US pole vaulter Jenn Suhr (© AFP / Getty Images)
USA’s 2012 Olympic pole vault champion Jenn Suhr, who is set to compete at this weekend’s IAAF Diamond League meeting in Paris, passes on some advice to her teenage self.
You’re such a shy, self-conscious girl. Being a lanky 5ft 9ins at the age of 13 has led you to worry about whether you fit in. It’s part of that awkward teenage phase.
You are also not one for being the centre of attention. I know you enjoy basketball, but there is nothing worse for you than playing matches in public with everybody watching.
Your self-conscious nature has also made you afraid to try new things. Remember at high school when the person who could do the most pull-ups was selected to try out for the pole vault? Well, you became too nervous at the possibility of failing, so opted instead for the hurdles.
Remember: don’t be worried if things don’t work out.
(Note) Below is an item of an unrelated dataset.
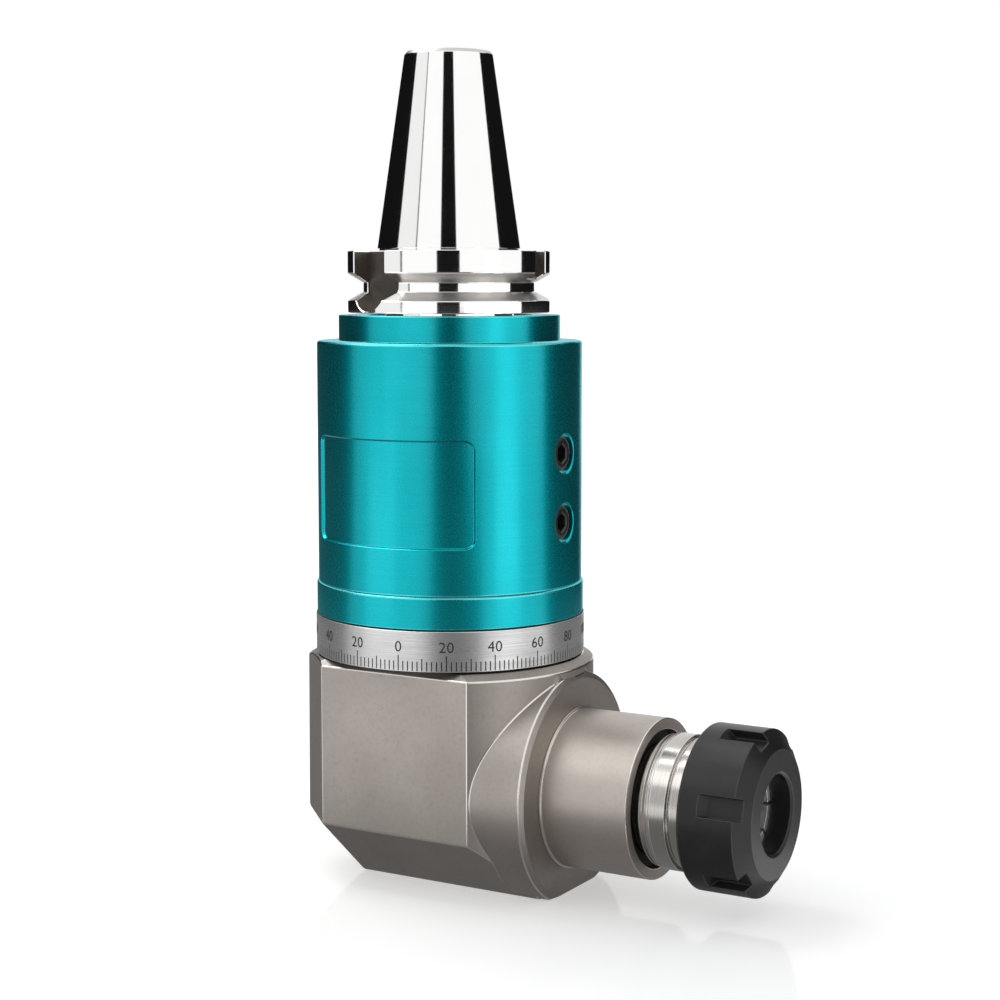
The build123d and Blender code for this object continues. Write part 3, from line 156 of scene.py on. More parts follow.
# %% True normals for turned faces
def true_normals(mesh, axes=("z",), alike=0.996):
    """Each corner of a turned face gets the normal (s cos t, s sin t, n).

    t is the corner's own angle, and n and s are the face's slope. A face counts as turned when it looks
    straight away from the axis, or straight at it, within the cosine alike.
    """
    faces = len(mesh.polygons)
    normal = np.empty(faces * 3)
    mesh.polygons.foreach_get("normal", normal)
    total = np.empty(faces, int)
    mesh.polygons.foreach_get("loop_total", total)
    owner = np.repeat(np.arange(faces), total)
    vertex = np.empty(len(mesh.loops), int)
    mesh.loops.foreach_get("vertex_index", vertex)
    place = points_of(mesh)[vertex]
    own = normal.reshape(-1, 3)[owner]
    result = own.copy()
    for axis in axes:
        along, u, v = (2, 0, 1) if axis == "z" else (0, 1, 2)
        arm = place[:, [u, v]] - (0 if axis == "z" else np.array([0, AXIS * MM]))
        arm /= np.maximum(np.linalg.norm(arm, axis=1), 1e-9)[:, None]
        slope = np.linalg.norm(own[:, [u, v]], axis=1)
        agree = np.einsum("ij,ij->i", arm, own[:, [u, v]]) / np.maximum(slope, 1e-9)
        worst = np.ones(faces)
        np.minimum.at(worst, owner, np.abs(agree))
        use = (worst[owner] > alike) & (slope > 0.02)
        exact = np.zeros_like(result)
        exact[:, along] = own[:, along]
        exact[:, u], exact[:, v] = (np.sign(agree) * slope)[:, None].T * arm.T
        result[use] = exact[use]
    mesh.shade_smooth()
    mesh.normals_split_custom_set(result.tolist())


# %% [markdown]
# ## Milled features
# Slots and holes are cut the way a milling cutter does it: a second closed shape takes its volume away.
# Blender's exact boolean does that, and its result is kept as a plain mesh. The cutter's faces carry the
# value 1 in an attribute called milled, and the boolean hands it to the walls that they leave, so those can
# get a rougher finish. The rims that a cutter leaves are broken afterwards, as the maker does it with a file.

# %% Cut one closed mesh with others
def milled(name, mesh, cutters):
    """The mesh less the volume of each cutter mesh."""
    for part, value in [(mesh, 0.0)] + [(cutter, 1.0) for cutter in cutters]:
        layer = part.attributes.new("milled", "FLOAT", "FACE")
        layer.data.foreach_set("value", np.full(len(part.polygons), value, np.float32))
    body = piece(name + "_blank", mesh)
    tools = [piece(name + "_tool", cutter) for cutter in cutters]
    for tool in tools:
        step = body.modifiers.new("cut", "BOOLEAN")
        step.operation, step.solver, step.object = "DIFFERENCE", "EXACT", tool
    found = body.evaluated_get(bpy.context.evaluated_depsgraph_get())
    result = bpy.data.meshes.new_from_object(found)
    result.name = name
    for spent in tools + [body]:
        bpy.data.objects.remove(spent)
    return result


def broken_rims(mesh, width):
    """The edges between a milled wall and a turned face get a bevel of that width in mm, marked as edge."""
    bm = bmesh.new()
    bm.from_mesh(mesh)
    bmesh.ops.remove_doubles(bm, verts=bm.verts, dist=0.02 * MM)
    cut, worn = bm.faces.layers.float["milled"], bm.faces.layers.float["edge"]
    rims = [e for e in bm.edges if e.is_manifold and e.calc_face_angle(0) > radians(25)
            and abs(e.link_faces[0][cut] - e.link_faces[1][cut]) > 0.5]
    rounds = bmesh.ops.bevel(bm, geom=rims, offset=width * MM, offset_type="OFFSET", segments=1,
                             profile=0.5, affect="EDGES", clamp_overlap=False)
    for face in rounds["faces"]:
        face[worn], face[cut] = 1.0, 0.0
    bm.to_mesh(mesh)
    bm.free()
    print(mesh.name, "rim edges:", len(rims))


# %% [markdown]
# ## The cutters
# Three shapes are enough here: a drill with a countersink, and a slot with a round or a square end. Each is
# drawn lying along its own direction, and three unit vectors then turn it to the side that it comes from.

# %% Drill and slot cutter
def outward(direction):
    """Unit vectors that point out from the axis at that angle, level to its left, and up."""
    t = np.radians(direction)
    return np.array([[np.cos(t), np.sin(t), 0], [-np.sin(t), np.cos(t), 0], [0, 0, 1.0]])


def round_tool(radius, depth, mouth, direction, distance, height):
    """Closed drill shape: a cylinder of that depth that opens by mouth where it leaves the part."""
    corners = [(0.01, 0), (radius, 0), (radius, depth), (radius + mouth, depth + mouth),
               (radius + mouth, depth + mouth + 3), (0.01, depth + mouth + 3)]
    t = np.linspace(0, 2 * np.pi, 48, endpoint=False)
    r, h = np.array(corners).T
    out = distance - depth - mouth + h[:, None] + 0 * t
    points = np.stack([out, r[:, None] * np.cos(t), r[:, None] * np.sin(t)], -1) @ outward(direction)
    points[..., 2] += height
    return shell_from_grid("tool", points)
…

You don’t have to be perfect. Everyone has to start somewhere.
Your conservative ways even spill over into what foods you eat. Stop with those cheese, lettuce and dressing salads – becoming a creature of habit will only restrict you from trying new experiences.
Please try to let the self-consciousness go, smile and don’t worry about what people are thinking or saying.
It may take time, but your future coach and husband, Rick, will help you overcome these fears. As a coach he will also bring out that competitive streak out in you which will allow you to focus better during competitions rather than fixating on any self-consciousness you may feel.
Jenn, you are still young, so have not yet built great resilience in your personality, but that will develop. Coming from a blue-collar disciplined home where you are expected to carry out chores every morning will help you in future.
Discovering the pole vault and a coach who recognises your potential will make you believe in yourself. You will constantly feed off each other, build momentum and learn that when you fall off the horse it is best to push harder and bounce back.
Your pole vault journey will not be easy. There may be financial struggles and other sacrifices (don’t worry if you have to quit studying psychology to work in a gas station and make pizzas – it will all work out). The pressure will be intense, but you will learn how to fight. By not giving in, you will discover that you can jump higher and this will form the cornerstone of your success.
But the best piece of advice I can pass on is the value of friendships. It will take you time to discover that sometimes people will be around you only because they need you for something. After some of your greatest successes, everyone will act like your best friend, but I can tell you those texts won’t come after your losses. It is a hard lesson to learn and it cuts deep, so make sure you know who your true friends are as they will be the people who stick around when the going gets tough.